The Wall Street Journal has shut its “India Real Time” blog, becoming the second major US daily to retreat from India-oriented offerings. “Seven years and crores of clicks later, The Wall Street Journal is winding down the successful blog,” Eric Bellman of the daily’s New Delhi bureau wrote on its website on Monday.
“‘India Real Time’ started in 2010 as the first attempt by a global newspaper to offer a news product for Indian readers through the internet,” he added. The New York Times followed it, launching “India Ink” with fanfare the next year, but closed it down in 2014.
“‘India Ink’s’ closure came soon after the election of Prime Minister Narendra Modi, who had been opposed strongly by many of its writers.”
The Times has since been publishing some of its content in different languages like Polish, Spanish, Mandarin and Korean, but not in any Indian language. Another New York-based newspaper, the Daily News, which was one of the largest American newspapers, launched “Desi News” in 2012.

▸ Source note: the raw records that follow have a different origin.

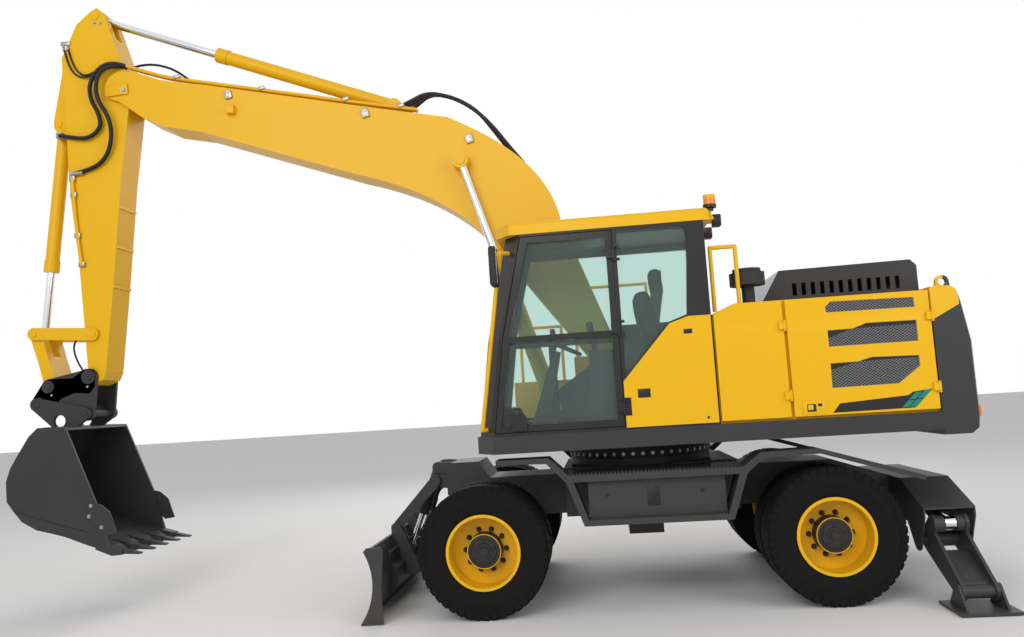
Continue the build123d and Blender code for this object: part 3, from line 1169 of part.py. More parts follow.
def inset_path(points, wall):
    """A row of points moved to the right of its direction by a wall."""
    moved = []
    for index, point in enumerate(points):
        before = points[max(index - 1, 0)]
        after = points[min(index + 1, len(points) - 1)]
        length = hypot(after[0] - before[0], after[1] - before[1])
        across = ((after[1] - before[1]) / length, -(after[0] - before[0]) / length)
        moved.append((point[0] + across[0] * wall, point[1] + across[1] * wall))
    return moved


with BuildPart() as bucket:
    side_plate(BUCKET_BACK + [(5049, 1030)], -BUCKET_HALF, BUCKET_HALF)
    inner = inset_path(BUCKET_BACK, BUCKET_WALL)
    inner = [(inner[0][0] - 200, inner[0][1])] + inner + [(inner[-1][0] - 200, inner[-1][1] - 60), (4700, 1100)]
    side_plate(inner, -BUCKET_HALF + BUCKET_WALL, BUCKET_HALF - BUCKET_WALL, Mode.SUBTRACT)
    for sign in (1, -1):
        ends = [HITCH_FRONT_PIN, HITCH_REAR_PIN, (5420, 1745), (5640, 1735)]
        side_link(ends, (62, 60, 12, 12), *band(HITCH_OUTER + 6, HITCH_OUTER + 38, sign))
    side_disc((5590, 1800), 60, -BUCKET_HALF, BUCKET_HALF, Mode.SUBTRACT)
    for pin in (HITCH_FRONT_PIN, HITCH_REAR_PIN):
        side_disc(pin, HITCH_PIN_RADIUS, -HITCH_OUTER - 42, HITCH_OUTER + 42)
    lip = [(5190, 663), (4912, 563), (4880, 552), (4888, 590), (4940, 618), (5150, 690)]
    side_plate(lip, -BUCKET_HALF, BUCKET_HALF)
    for step in range(TOOTH_COUNT):
        y = -480 + step * 240
        side_plate([(5030, 655), (4900, 620), (4800, 592), (4800, 540), (4900, 535), (5060, 600)], y - 50, y + 50)
        side_plate([(4805, 586), (4641, 548), (4641, 536), (4805, 546)], y - 32, y + 32)
save(bucket, "bucket")
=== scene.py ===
import json
import math

import bmesh
import bpy
from mathutils import Matrix, Vector


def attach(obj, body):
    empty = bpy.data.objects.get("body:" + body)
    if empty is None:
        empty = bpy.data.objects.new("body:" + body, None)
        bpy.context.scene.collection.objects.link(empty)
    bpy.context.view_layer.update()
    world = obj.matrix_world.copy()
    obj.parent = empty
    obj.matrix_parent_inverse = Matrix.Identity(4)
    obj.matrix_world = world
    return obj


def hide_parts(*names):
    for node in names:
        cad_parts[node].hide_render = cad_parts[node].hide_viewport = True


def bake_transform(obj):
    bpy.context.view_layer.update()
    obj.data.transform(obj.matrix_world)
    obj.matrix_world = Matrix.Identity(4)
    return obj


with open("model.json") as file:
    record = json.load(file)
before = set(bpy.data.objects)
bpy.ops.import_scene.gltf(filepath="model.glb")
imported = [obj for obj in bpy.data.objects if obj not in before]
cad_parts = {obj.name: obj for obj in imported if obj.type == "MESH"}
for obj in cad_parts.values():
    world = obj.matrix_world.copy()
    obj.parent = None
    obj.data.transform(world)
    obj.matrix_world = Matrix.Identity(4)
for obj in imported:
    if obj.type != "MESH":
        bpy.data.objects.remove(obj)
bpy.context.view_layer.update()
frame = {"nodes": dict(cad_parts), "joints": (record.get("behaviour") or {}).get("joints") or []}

# ---------------------------------------------------------------- places
# A point is (ahead of the swing axis, left of the middle, above the floor), in metres.
SWING_AHEAD = next(j["pos_m"][0] for j in frame["joints"] if j["name"] == "swing")
FRONT_AXLE, REAR_AXLE, AXLE_HEIGHT = 1.350, -1.400, 0.530
OUTER_TYRE, TWIN_SPACING = 1.120, 0.320
SIDE = 1.250  # the house's side face
BOOM_HALF, ARM_HALF = 0.200, 0.155


def at(ahead, left, height):
    """A place on the machine as a point of the scene."""
    return Vector((SWING_AHEAD + ahead, left, height))


# ---------------------------------------------------------------- finishes
YELLOW = (0.82, 0.455, 0.004)
DARK_GREY = (0.036, 0.036, 0.037)
FRAME_GREY = (0.042, 0.042, 0.043)
NEAR_BLACK = (0.016, 0.016, 0.017)
DUST = (0.30, 0.26, 0.20)


def group_socket(group, name, kind, way, value=None):
    """Adds one named input or output to a shader node group."""
    socket = group.interface.new_socket(name=name, in_out=way, socket_type=kind)
    if value is not None:
        socket.default_value = value


def feed(tree, socket, value):
    """Wires another socket to this one, or sets it to a plain value."""
    if isinstance(value, bpy.types.NodeSocket):
        tree.links.new(value, socket)
    else:
        socket.default_value = value


def add_math(tree, operation, first, second=None, clamp=False):
    """A Math node's result."""
    node = tree.nodes.new("ShaderNodeMath")
    node.operation = operation
    node.use_clamp = clamp
    feed(tree, node.inputs[0], first)
    if second is not None:
        feed(tree, node.inputs[1], second)
    return node.outputs["Value"]


def add_range(tree, value, source, target):
    """A Map Range node's result."""
    node = tree.nodes.new("ShaderNodeMapRange")
    feed(tree, node.inputs["Value"], value)
    for name, limit in zip(("From Min", "From Max", "To Min", "To Max"), (*source, *target)):
        feed(tree, node.inputs[name], limit)
    return node.outputs["Result"]


def add_noise(tree, place, scale, detail=2.0):
    """A Noise Texture node's result."""
    node = tree.nodes.new("ShaderNodeTexNoise")
    feed(tree, node.inputs["Vector"], place)
    feed(tree, node.inputs["Scale"], scale)
    feed(tree, node.inputs["Detail"], detail)
    return node.outputs["Fac"]


def add_mix(tree, factor, first, second):
    """A mix of two colours."""
    node = tree.nodes.new("ShaderNodeMix")
    node.data_type = "RGBA"
    feed(tree, node.inputs["Factor"], factor)
    feed(tree, node.inputs["A"], first)
    feed(tree, node.inputs["B"], second)
    return node.outputs["Result"]


def add_place(tree):
    """Where a point of the surface is, and the same as three numbers."""
    place = tree.nodes.new("ShaderNodeTexCoord").outputs["Object"]
    split = tree.nodes.new("ShaderNodeSeparateXYZ")
    feed(tree, split.inputs["Vector"], place)
    return place, [split.outputs[axis] for axis in "XYZ"]


PATCH_SCALE, PATCH_DETAIL, PATCH_FROM, PATCH_TO = 2.3, 6.0, (0.3, 0.7), (0.35, 1.5)
RUN_SCALE, RUN_DETAIL = (14.0, 14.0, 1.6), 4.0
FINE_DETAIL, WAVE_SCALE = 3.0, 5.0


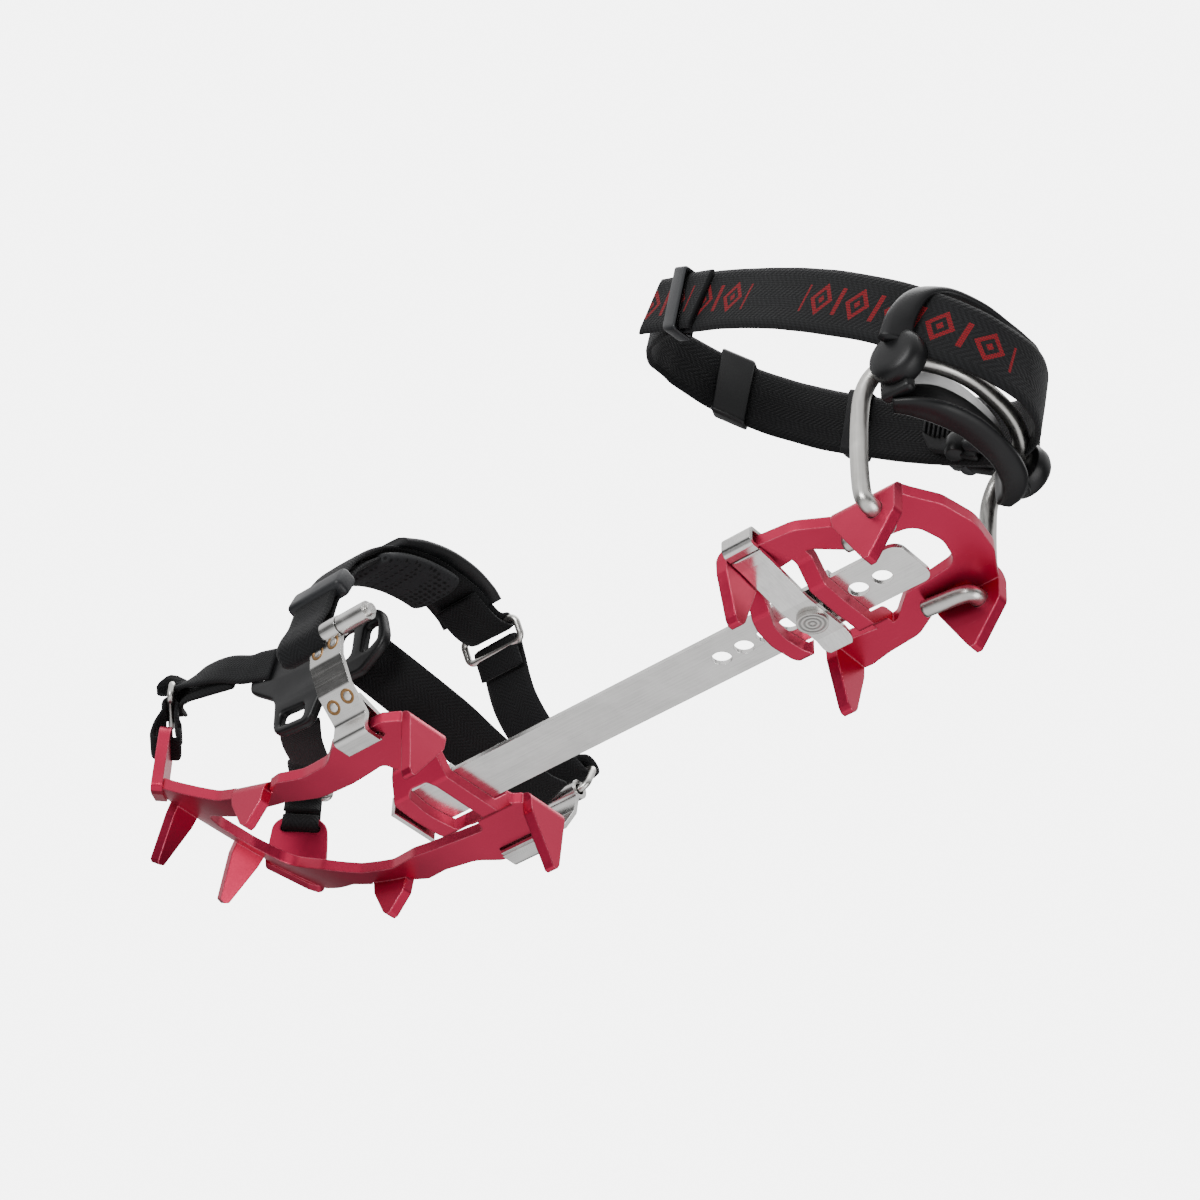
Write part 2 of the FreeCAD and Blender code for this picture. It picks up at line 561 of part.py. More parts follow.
# plastic heel cradle: two clips round the wire and a channel between them
lug = Part.makeCylinder(9.0, 8.6, V(bx + 14.0, -bh - 4.4, bz + 48.6), V(0, 1, 0))
chan = prism([(bx + 12.0, -30.0, 2), (bx + 21.4, -23.2, 7), (bx + 26.6, -10, 14), (bx + 26.6, 10, 14), (bx + 21.4, 23.2, 7), (bx + 12.0, 30.0, 2),
              (bx + 7.2, 26.0, 2), (bx + 14.5, 19.0, 7), (bx + 18.0, 8.5, 12), (bx + 18.0, -8.5, 12), (bx + 14.5, -19.0, 7), (bx + 7.2, -26.0, 2)], V(0, 0, 14.6), "XY", bz + 32.2)
cr = fuse([chan, lug, mirror(lug)])
wire_cut = tube([q[:3] if k in (0, 9) else q for k, q in enumerate(route[2:12])], wr + 0.02, 7.0)
cr = cr.cut(wire_cut)
cs = sorted(cr.Solids, key=lambda s: -s.Volume)
put("heel_cradle", cs[0])

# ankle strap: a long loop, higher in front than behind, tilted forward
ca, sa = math.cos(math.radians(36.4)), math.sin(math.radians(36.4))
E1 = V(-ca, 0, sa)
E3 = V(0.2, 0, 0.98)
E3.normalize()
SO = V(152.4, 0, 60.9)
ww, wt = D["web_wide"], D["web_thick"]


LOOP = [(0, -9, 10), (7.5, -20.5, 14), (21, -28.5, 18), (42, -32.6, 30), (72, -33.8, 60), (102, -32.8, 60), (128, -29.8, 40), (151, -24.2, 26), (168, -15.4, 18), (177.5, -5.5, 12),
        (177.5, 6.0, 12), (169, 17.5, 18), (154, 26.2, 26), (130, 31.6, 40), (102, 33.6, 60), (72, 34.0, 60), (42, 32.6, 30), (21, 28.5, 18), (7.5, 20.5, 14), (0, 9, 10)]


def loop_pts(off):
    """The strap's loop, moved outward by off."""
    n = len(LOOP)
    out = []
    for i in range(n):
        a, b, c = LOOP[i - 1], LOOP[i], LOOP[(i + 1) % n]
        d1 = V(b[0] - a[0], b[1] - a[1], 0)
        d2 = V(c[0] - b[0], c[1] - b[1], 0)
        d1.normalize()
        d2.normalize()
        n1 = V(d1.y, -d1.x, 0)
        n2 = V(d2.y, -d2.x, 0)
        m = n1 + n2
        m.normalize()
        k = off / m.dot(n1)
        out.append((b[0] + m.x * k, b[1] + m.y * k, max(1.0, b[2] + off)))
    return out


YY = V(0, 1, 0)
outer = basis_poly(SO - E3 * (ww / 2), E1, YY, loop_pts(wt), E3 * ww)
innerp = basis_poly(SO - E3 * (ww / 2 + 1), E1, YY, loop_pts(0.0), E3 * (ww + 2))
strap = outer.cut(innerp)
# the webbing's lower edge is pressed in where it lies over the bail wire
whole = strap.Volume
strap = sorted(strap.cut(tube(route, wr + 0.4, 7.0)).Solids, key=lambda q: -q.Volume)[0]
print("strap groove", round(whole - strap.Volume, 1))
put("ankle_strap", one(strap))
cradle_gap = basis_poly(SO - E3 * (ww / 2 + 0.3), E1, YY, loop_pts(wt + 0.3), E3 * (ww + 0.6)).cut(basis_poly(SO - E3 * (ww / 2 + 1), E1, YY, loop_pts(-0.4), E3 * (ww + 2)))
for o in NODES:
    if o.Label == "heel_cradle":
        q = sorted(cs[0].cut(cradle_gap).Solids, key=lambda z: -z.Volume)[0]
        o.Shape = one(q)
        o.Placement = SHIFT


def on_strap(u, v, du, dv, dw, r=1.0, name=None, hollow=None):
    """Block centred at (u, v) in the strap's plane, du long, dv across, dw high."""
    C = SO + E1 * u + YY * v - E3 * (dw / 2.0)
    b = basis_poly(C, E1, YY, [(-du / 2, -dv / 2, r), (du / 2, -dv / 2, r), (du / 2, dv / 2, r), (-du / 2, dv / 2, r)], E3 * dw)
    return b


clear = basis_poly(SO - E3 * (ww / 2 + 0.3), E1, YY, loop_pts(wt + 0.25), E3 * (ww + 0.6)).cut(
    basis_poly(SO - E3 * (ww / 2 + 1), E1, YY, loop_pts(-0.25), E3 * (ww + 2)))
kn = on_strap(137, -29.4, 8.0, 11.0, 27.0, 2.0).cut(clear)
put("strap_keeper", one(sorted(kn.Solids, key=lambda q: -q.Volume)[0]) if len(kn.Solids) > 1 else one(kn))
tail = on_strap(148.5, -29.6, 13.0, 1.8, ww - 1, 0.5).cut(clear).cut(on_strap(137, -29.4, 8.6, 12.0, 28.0, 1.0))
put("strap_tail", one(sorted(tail.Solids, key=lambda q: -q.Volume)[0]))
sl = on_strap(163.5, 22.4, 12.0, 13.0, 27.0, 2.5).cut(clear)
put("strap_slide", one(sorted(sl.Solids, key=lambda q: -q.Volume)[0]))
ke = on_strap(108, 34.4, 11.0, 7.0, 26.0, 1.5).cut(clear)
put("elastic_keeper", one(sorted(ke.Solids, key=lambda q: -q.Volume)[0]))
# cam buckle on the outer side of the strap
bb = on_strap(60.0, 39.5, 27.0, 5.6, 25.0, 1.2)
lev_gap = on_strap(53.9, 42.25, 24.8, 4.3, 15.8, 0.3)
bb = bb.cut(lev_gap).cut(clear)
axis_c = SO + E1 * 60.0 + YY * 40.8
bb = bb.cut(Part.makeCylinder(1.35, 40, axis_c - E3 * 20, E3))
put("buckle_body", one(sorted(bb.Solids, key=lambda q: -q.Volume)[0]))
bl = on_strap(50.6, 42.6, 22.0, 2.6, 14.8, 0.8).cut(Part.makeCylinder(1.35, 40, axis_c - E3 * 20, E3))
eye = Part.makeCylinder(2.35, 14.0, axis_c - E3 * 7.0, E3).cut(Part.makeCylinder(1.35, 40, axis_c - E3 * 20, E3))
relief = Part.makeCylinder(2.75, 17.0, axis_c - E3 * 8.5, E3)
sweep_room = Part.makeCylinder(3.9, 18.6, axis_c - E3 * 9.3, E3).common(on_strap(60.0, 43.2, 16.0, 8.0, 24.0, 0.2))
bb = bb.cut(relief).cut(sweep_room)
NODES[-1].Shape = one(sorted(bb.Solids, key=lambda q: -q.Volume)[0])
NODES[-1].Placement = SHIFT
bl = bl.fuse(eye).cut(Part.makeCylinder(1.35, 40, axis_c - E3 * 20, E3))
put("buckle_lever", one(sorted(bl.Solids, key=lambda q: -q.Volume)[0]))
put("buckle_axle", Part.makeCylinder(1.3, 24.0, axis_c - E3 * 12.0, E3))
print("buckle axis", axis_c, E3)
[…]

But it was aimed mainly at an audience of Indians and other South Asians in the US rather than in India like the other two. It closed down the next year.
Since then at least two new media companies have launched India specific operations, both in 2014: Quartz, owned by Atlantic Media, and Huffington Post, owned by the telecom giant, Verizon, through its AOL subsidiary.
The Huffington Post’s India edition was started in association with The Times of India group.
In addition, Yahoo runs a stable of India-oriented sites, ranging from news to celebrity gossip. Yahoo was recently acquired by Verizon. Last week, The New York Times and The Financial Times reported that The Wall Street Journal was cutting back on its print operations in Asia and Europe.
The New York times wrote: “The Journal will continue to publish an Asian edition in Tokyo, but is exploring other ways to reduce print publishing elsewhere in Asia.” The Journal also announced that it was closing its “China Real Time” blog.
According to theatlantic.com, two reporters were laid off from The Wall Street Journal’s New Delhi bureau earlier this year. Bellman wrote that the Journal would “continue to offer the content Indian readers want through the more popular paths of distribution: subscriptions, apps and social media”.